Submitted to: Agronomy Journal
Publication Type: Peer Reviewed Journal
Publication Acceptance Date: April 11, 2007
Publication Date: September 10, 2007
Repository URL: http://hdl.handle.net/10113/13150
Citation: Bauer, P.J., Szogi, A.A., Vanotti, M.B. 2007. Agronomic effectiveness of calcium phosphate recovered from liquid swine manure. Agronomy Journal. 99:1352-1356. Interpretive Summary: In a new swine manure treatment process, phosphorus is recovered from the liquid portion of the manure as calcium phosphate. We conducted this research to determine the usefulness of this material as a fertilizer for growing plants. Our greenhouse study included evaluating the recovered calcium phosphate at two particle sizes which are commonly used by the fertilizer industry. We found that the material can be used as a readily available phosphorus source when applied as small particles (between 0.5 to 1 mm). When applied as large particles (2 to 4 mm), the recovered calcium phosphate appears suitable as a slow release fertilizer. These results will be used by swine growers adopting this new manure treatment technology. The results appear also to be of significance for the fertilizer industry because they demonstrate that this material is useful as a phosphorus source.

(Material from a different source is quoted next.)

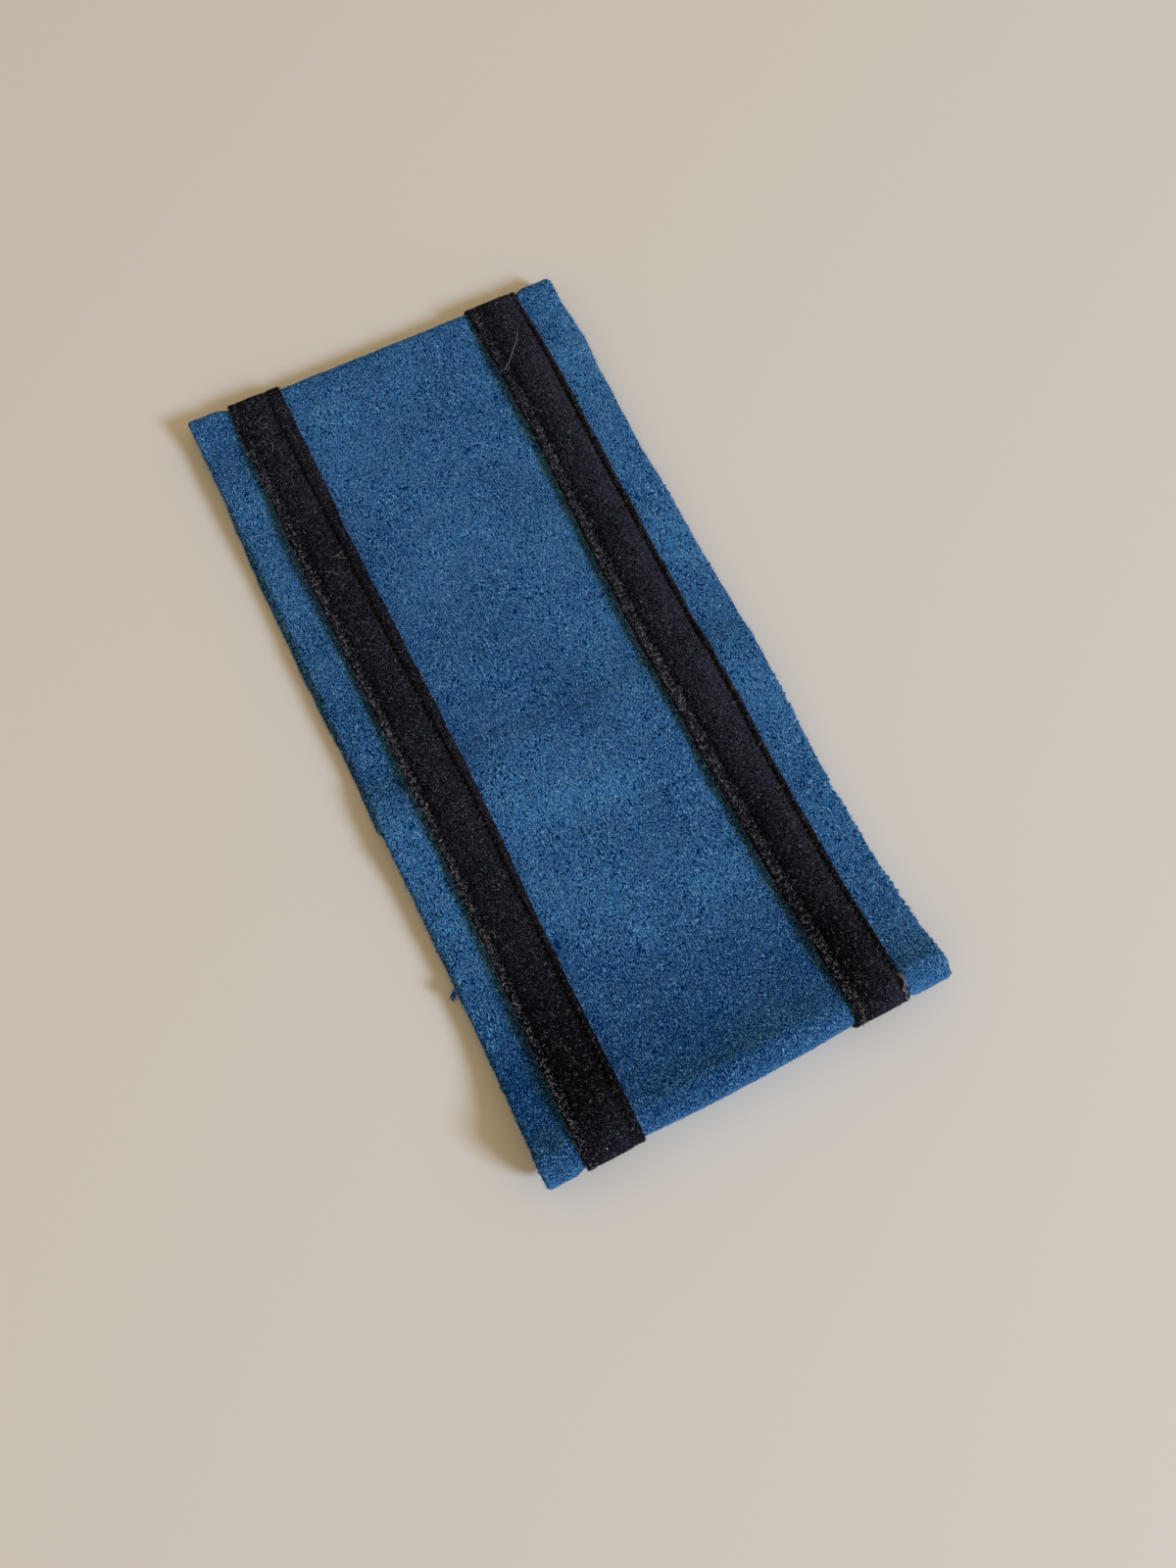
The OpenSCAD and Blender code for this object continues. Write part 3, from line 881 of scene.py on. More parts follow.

Technical Abstract: A new manure treatment technology developed as an alternative to anaerobic lagoons on swine (Sus scrofa domesticus) farms includes solid-liquid separation and subsequent recovery of soluble phosphorus (P) as calcium phosphate from the wastewater. The objective was to determine the agronomic effectiveness of this calcium phosphate material. A greenhouse study was conducted with annual ryegrass (Lolium multiflorum). Three fertilizer materials were evaluated: the recovered P in two particle sizes (0.5 to 1.0 mm and 2.0 to 4.0 mm), and commercial triple superphosphate (TSP). Fertilizer rates were 0, 22, 44, 88, and 176 mg P/kg soil. Three harvests of the ryegrass were made at two-week intervals. Total P uptake increased linearly with application rate for all three fertilizer materials. At the highest application rate, total P uptake was 37.8 mg/pot for TSP, 26.2 mg/pot for the recovered P with small particle size, and 9.0 mg/pot for the recovered P with large particle size. Chemical analysis of the recovered P material revealed that over 99% of the P2O5 in the recovered calcium phosphate was plant available P, mostly as citrate-soluble. Mehlich-3 extractable soil P at the end of the experiment indicated that little of the large particle size of recovered P material dissolved and became available during this short 10-week study. The recovered P from swine wastewater can be useful as a readily available P source or as a slow release fertilizer depending on granule size.